I keep hearing about them, & to make blue roses you need hybrid red roses right? 

I currently do the diagonal pattern so X=flower & O=space

XOX
OXO
XOX

I feel like the red roses that show up in the empty spaces are the same as the the ones you plant, or another villager has planted them there. But I never get a different looking red rose.

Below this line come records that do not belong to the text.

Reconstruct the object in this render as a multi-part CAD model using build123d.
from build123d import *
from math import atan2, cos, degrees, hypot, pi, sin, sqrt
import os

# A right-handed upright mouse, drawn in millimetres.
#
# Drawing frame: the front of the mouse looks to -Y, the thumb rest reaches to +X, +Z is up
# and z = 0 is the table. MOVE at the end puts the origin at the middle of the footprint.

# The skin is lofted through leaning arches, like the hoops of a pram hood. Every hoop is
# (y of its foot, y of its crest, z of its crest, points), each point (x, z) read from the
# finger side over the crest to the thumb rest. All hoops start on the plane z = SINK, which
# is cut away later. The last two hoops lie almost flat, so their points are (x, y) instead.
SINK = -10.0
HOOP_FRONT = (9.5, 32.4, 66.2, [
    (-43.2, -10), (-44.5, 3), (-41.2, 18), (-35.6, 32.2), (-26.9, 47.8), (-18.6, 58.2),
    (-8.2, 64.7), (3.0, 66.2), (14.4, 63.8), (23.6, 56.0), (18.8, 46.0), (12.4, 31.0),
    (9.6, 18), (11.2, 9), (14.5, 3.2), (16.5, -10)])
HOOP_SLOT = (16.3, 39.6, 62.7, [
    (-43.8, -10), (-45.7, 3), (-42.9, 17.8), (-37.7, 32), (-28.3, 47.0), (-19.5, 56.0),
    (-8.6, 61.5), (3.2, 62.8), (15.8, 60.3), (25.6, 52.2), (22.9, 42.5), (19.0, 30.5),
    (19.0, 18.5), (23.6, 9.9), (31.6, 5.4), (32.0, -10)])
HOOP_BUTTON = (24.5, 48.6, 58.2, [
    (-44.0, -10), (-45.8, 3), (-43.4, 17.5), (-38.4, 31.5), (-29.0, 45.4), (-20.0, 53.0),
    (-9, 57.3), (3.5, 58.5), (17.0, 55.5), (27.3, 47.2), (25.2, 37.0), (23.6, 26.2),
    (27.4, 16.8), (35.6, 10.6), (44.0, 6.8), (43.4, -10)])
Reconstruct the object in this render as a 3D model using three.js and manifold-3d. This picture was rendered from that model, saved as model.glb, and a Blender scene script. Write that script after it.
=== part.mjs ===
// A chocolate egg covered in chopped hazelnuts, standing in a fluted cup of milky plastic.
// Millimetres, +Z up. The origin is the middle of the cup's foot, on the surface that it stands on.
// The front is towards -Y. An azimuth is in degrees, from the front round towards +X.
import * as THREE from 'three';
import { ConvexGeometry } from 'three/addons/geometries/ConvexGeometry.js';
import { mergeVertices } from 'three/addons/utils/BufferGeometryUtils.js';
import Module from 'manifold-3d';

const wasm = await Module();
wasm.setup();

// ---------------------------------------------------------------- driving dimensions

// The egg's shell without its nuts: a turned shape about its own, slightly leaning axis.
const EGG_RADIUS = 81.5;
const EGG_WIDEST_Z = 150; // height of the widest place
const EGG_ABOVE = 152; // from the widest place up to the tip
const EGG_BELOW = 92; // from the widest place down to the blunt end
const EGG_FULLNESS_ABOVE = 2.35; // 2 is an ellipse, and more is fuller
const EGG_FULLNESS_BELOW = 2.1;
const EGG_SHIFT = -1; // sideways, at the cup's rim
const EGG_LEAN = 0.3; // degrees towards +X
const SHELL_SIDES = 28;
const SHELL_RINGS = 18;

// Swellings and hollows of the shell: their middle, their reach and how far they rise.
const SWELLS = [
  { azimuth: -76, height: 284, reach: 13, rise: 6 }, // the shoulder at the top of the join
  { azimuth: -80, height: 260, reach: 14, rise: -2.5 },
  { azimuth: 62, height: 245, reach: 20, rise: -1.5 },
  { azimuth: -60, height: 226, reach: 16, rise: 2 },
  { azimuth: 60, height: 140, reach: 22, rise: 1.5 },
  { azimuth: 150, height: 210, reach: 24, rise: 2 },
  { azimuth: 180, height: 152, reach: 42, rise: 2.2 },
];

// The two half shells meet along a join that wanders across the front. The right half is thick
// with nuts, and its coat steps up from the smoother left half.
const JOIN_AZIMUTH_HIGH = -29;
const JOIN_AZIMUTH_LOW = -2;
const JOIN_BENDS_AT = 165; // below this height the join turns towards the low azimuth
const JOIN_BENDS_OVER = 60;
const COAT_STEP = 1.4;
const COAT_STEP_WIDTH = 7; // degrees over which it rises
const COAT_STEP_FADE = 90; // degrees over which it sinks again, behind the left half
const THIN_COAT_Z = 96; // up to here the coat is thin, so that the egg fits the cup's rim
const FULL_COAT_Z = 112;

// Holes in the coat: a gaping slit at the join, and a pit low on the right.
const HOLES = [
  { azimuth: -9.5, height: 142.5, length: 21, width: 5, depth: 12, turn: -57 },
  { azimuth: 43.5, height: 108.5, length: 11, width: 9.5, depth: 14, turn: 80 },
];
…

Does anyone have a screenshot or a pic of how they should look? Or any other tips, suggestions would be appreciated!

​


----------



## Mariah (Sep 7, 2014)

Exactly the same as a regular red rose.


----------



## Tessie (Sep 7, 2014)

hybrid red roses look exactly like regular red roses so you kinda have to be organized when making blue roses. especially when villagers are annoying and plant right where you are making hybrids


try planting in the beach, that way villagers dont get in the way and plant near your hybrids. and take note, when a new red rose appears from an orange rose & a purple rose thats your hybrid


then use that hybrid red rose and put it with an orange rose, and with luck eventually get blue


----------



## suppstef (Sep 7, 2014)

Ahhh I seem what a bummer lol. I've probably mixed up all my flowers already! XD 

Thank you guys for the information!

​


----------



## thatawkwardkid (Sep 7, 2014)

They look like a red rose T_T


----------



## suppstef (Sep 7, 2014)

thatawkwardkid said:


> They look like a red rose T_T




so deceiving!!! ​


----------



## thatawkwardkid (Sep 7, 2014)

suppstef said:


> so deceiving!!! &#55357;&#56877;​



Uhh, yeah sorry lol


----------



## Cherry-Blossoms (Sep 7, 2014)

Like everyone above said, they are exactly the same as normal roses. This is why I recommend breeding them on the beach so villagers won't plant normal red roses and confuse you .


----------



## Superpenguin (Sep 7, 2014)

No way to tell them apart from regular roses, sorry.


----------



## kyasarin (Sep 7, 2014)

Mariah said:


> Exactly the same as a regular red rose.



I almost forgot these existed. lol. Btw your sig is a winner.


----------